In response to the CCP’s propaganda offensive, former Deputy National Security Advisor and current Hoover Institution Visiting Fellow Matt Pottinger proposed applying the principle of “reciprocity” to counter the CCP. “The U.S. government should make clear that this reciprocal approach is guided by fairness,” he argued. China exploits social media platforms in the free world to spread disinformation or to whitewash its authoritarian regime’s genocidal actions, while abusing the First Amendment’s protections of free speech as a shield. “This has nothing to do with free speech. U.S. lawmakers should not tolerate CCP influence penetrating American youth and American society.”

The U.S. government should respond in kind—using the CCP’s own methods against it—by banning official Chinese state media, political propaganda materials, and publications, including software that restricts speech under the control of state security organs, from entering the United States.

Beginning in 2020, the United States intensified scrutiny of Chinese official media, designating the U.S. operations of more than a dozen Chinese national and local media outlets as foreign missions. These included Xinhua News Agency, China Global Television Network (CGTN), China News Service, Jiefang Daily, and Economic Daily. Secretary of State Antony Blinken stated:

“Our purpose is not to contain China or to block China, even if we could. Rather, our goal is to uphold the rules-based international order that we have worked so hard to build over decades. We believe this order benefits not only us, but the entire world, including China. When that order is challenged by anyone, we will stand up to defend it—not because we oppose or seek to suppress the country raising the challenge, but because we are committed to preserving that order.” He further emphasized: “Together, we will work to establish a democratic vision for global information and the information space, strengthen resilience against threats, and expose malicious activities from anywhere.”

This move by the U.S. government marked the opening of an “ideological war” to defend press freedom and dismantle information firewalls.

As an editorial in World Journal pointed out, although observers are still waiting for President Biden to unveil a comprehensive China strategy, the broad framework has already emerged: a continuation of the Trump administration’s China policy, with ideology—democracy versus authoritarianism—forming the top-level structure of a new Cold War.
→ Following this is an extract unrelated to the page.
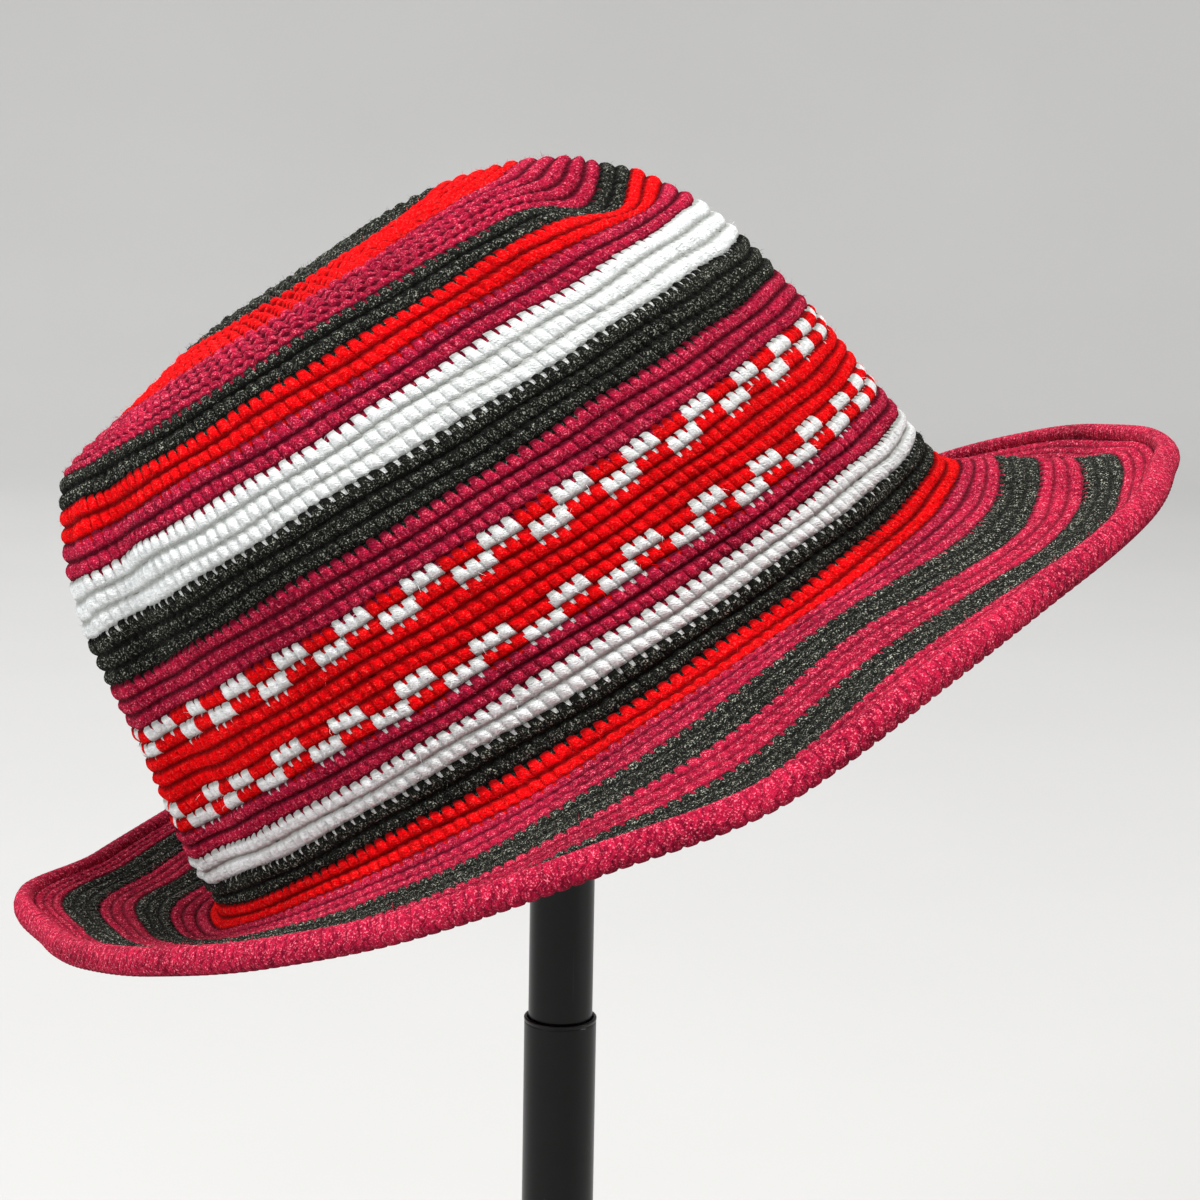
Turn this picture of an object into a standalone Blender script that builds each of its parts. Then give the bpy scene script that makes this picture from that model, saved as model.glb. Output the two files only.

As early as 2018, former Vice President Mike Pence delivered a speech at a Washington think tank detailing years of multifaceted CCP attacks on the United States and signaling America’s resolve to strike back. This shows that a bipartisan U.S. strategy to counter the CCP is taking shape.

The United States must set aside internal disputes, unite, and demonstrate to the world that democratic systems are superior to authoritarian ones. America’s future grand strategy against the authoritarian CCP will center on U.S. democracy, advocate values such as human rights, and unite allies who share the same values to resist the CCP-led bloc of anti-universal-values regimes. Two global camps are already quietly forming.

Faced with powerful external adversaries, Xi Jinping has clearly made a serious misjudgment of the international situation. He believes that the current global environment favors China’s development. His assessment is that: “The world today is undergoing changes unseen in a century. Recently, the most prominent feature of the world has been ‘chaos,’ and this trend appears likely to continue.” He further asserted: “Only by standing on our own footing, unblocking domestic circulation, and forging an indestructible body immune to all poisons can we withstand international turbulence, remain full of vitality, and continue to survive and develop. No one can defeat us or strangle us.” “Xi does not believe we can. That’s what he’s betting on.” But the United States certainly can.

America’s confrontation with the CCP has expanded from trade wars and technology wars, to military standoffs, diplomatic battles, and now ideological warfare.

Ideological warfare is the decisive battlefield. Today’s struggle against communism is concentrated on the “Information Berlin Wall”—the CCP’s Great Firewall. This is the final confrontation between the democratic world and communist authoritarianism. Trade wars—buying a bit more soybeans or wheat—are child’s play. The United States must take the lead in launching an ideological struggle to purge the poison of communism.

Dismantling the Great Firewall is the central campaign and the decisive breakthrough of ideological warfare. Once the firewall is torn down, real information will flood into the mainland like a tidal wave. When truthful voices spread across China, the people may finally awaken. Only by abandoning communism at the level of thought can the foundations of the totalitarian system be destroyed. The day the Information Berlin Wall falls will mark the beginning of the burial of the communist system.